I can take care of myself. I can get enough sleep and exercise and take pride in my physical appearance as an outward representation of an inner strength. I can approach each new day feeling refreshed and revitalized, strong and confident, though perhaps uncertain about the unforeseen circumstances of the day, certain of the power I possess to face them.

I can take joy in and draw inspiration from deep, meaningful relationships. Ones in which I am known, not just for my strengths, but also for my weaknesses, and loved regardless. I can find meaning and purpose in the giving of myself.

Birthing Pains

The pursuit of art is a struggle, yes, but I see it as a struggle in the way that bringing a child into the world is a struggle. Art grows and develops inside of us and when we finally birth it into the world, it can bring more pain and struggle than we ever thought we were capable of handling, and at the same time, fills your world with life, gives you a new perspective, makes you more mature and selfless and gives you joy that you cannot contain. We become the caretakers and the stewards of something that ultimately doesn’t belong to us, but that we get to help grow and develop until it finds its way into the world.
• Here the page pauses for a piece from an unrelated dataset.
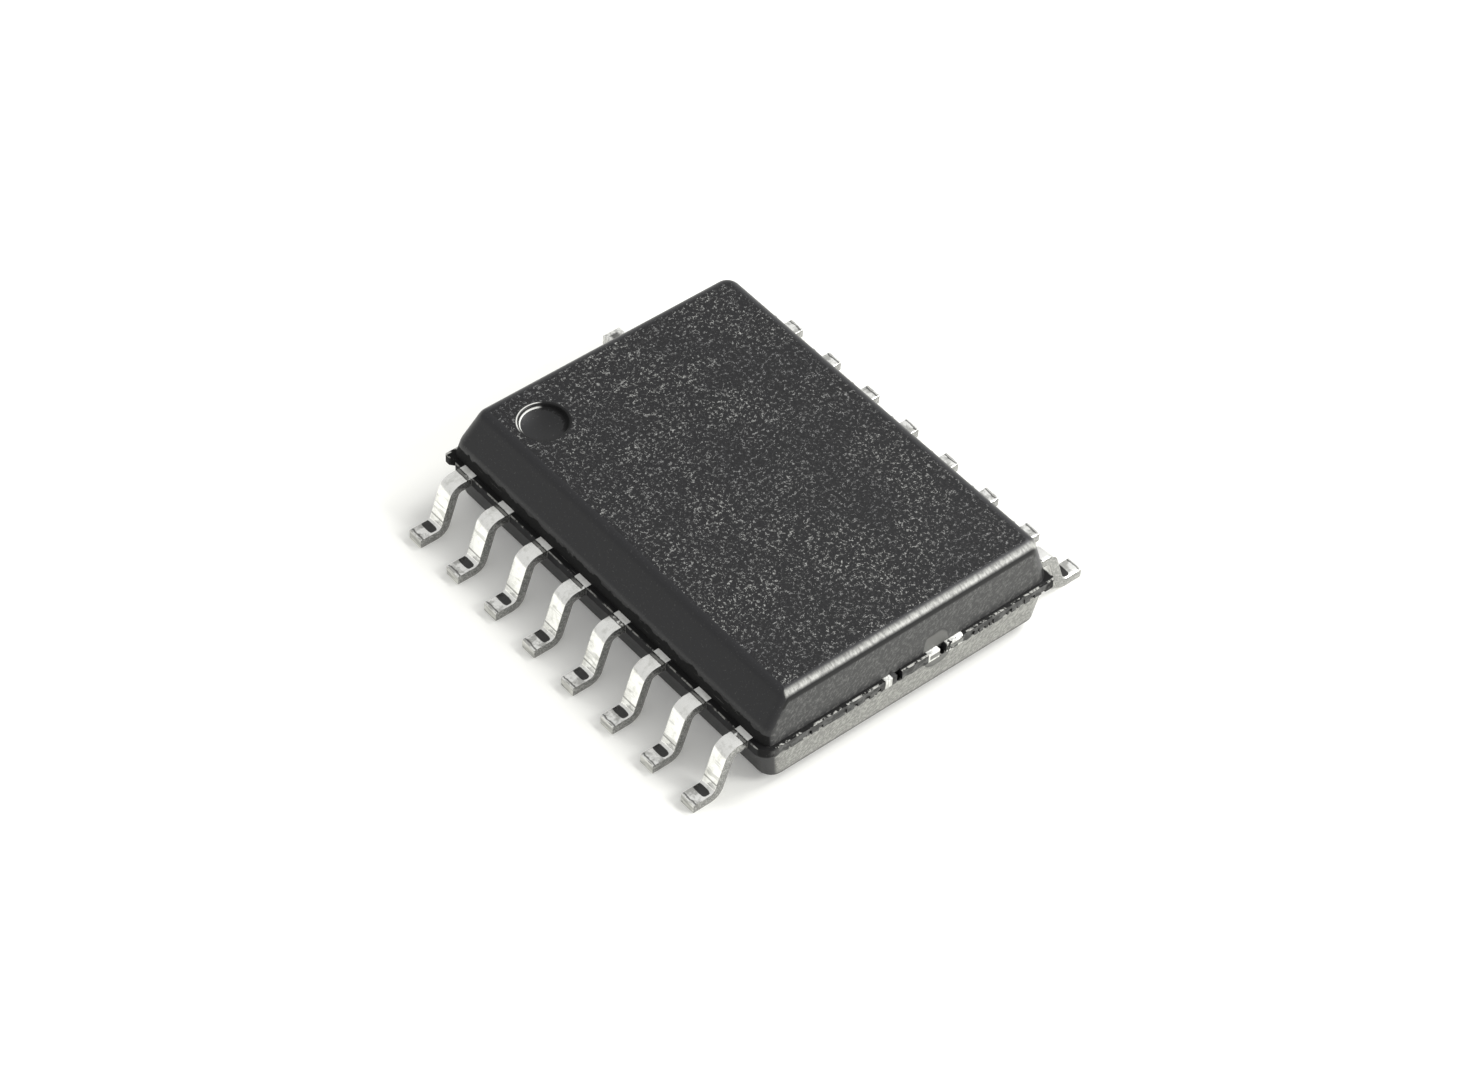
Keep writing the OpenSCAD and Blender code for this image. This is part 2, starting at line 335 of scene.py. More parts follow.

Choose to be a “Thriving Artist”

I want so strongly to dispel the lies that we believe about struggling in our pursuit of artistic expression. There are so many aspects of this idea that I want to explore, but I want to start simply by saying that if you think you must suffer for your art, if you think your art doesn’t have a place of value in this world, if you think you must necessarily live into this false ideal in order to produce your best work, STOP! Stop believing these lies and allow yourself to live well and whole. Art isn’t borne of pain and suffering, such a narrow part of the human experience, but is an expression of the WHOLE human experience. Don’t be a “starving artist”, instead choose to be a “thriving artist.”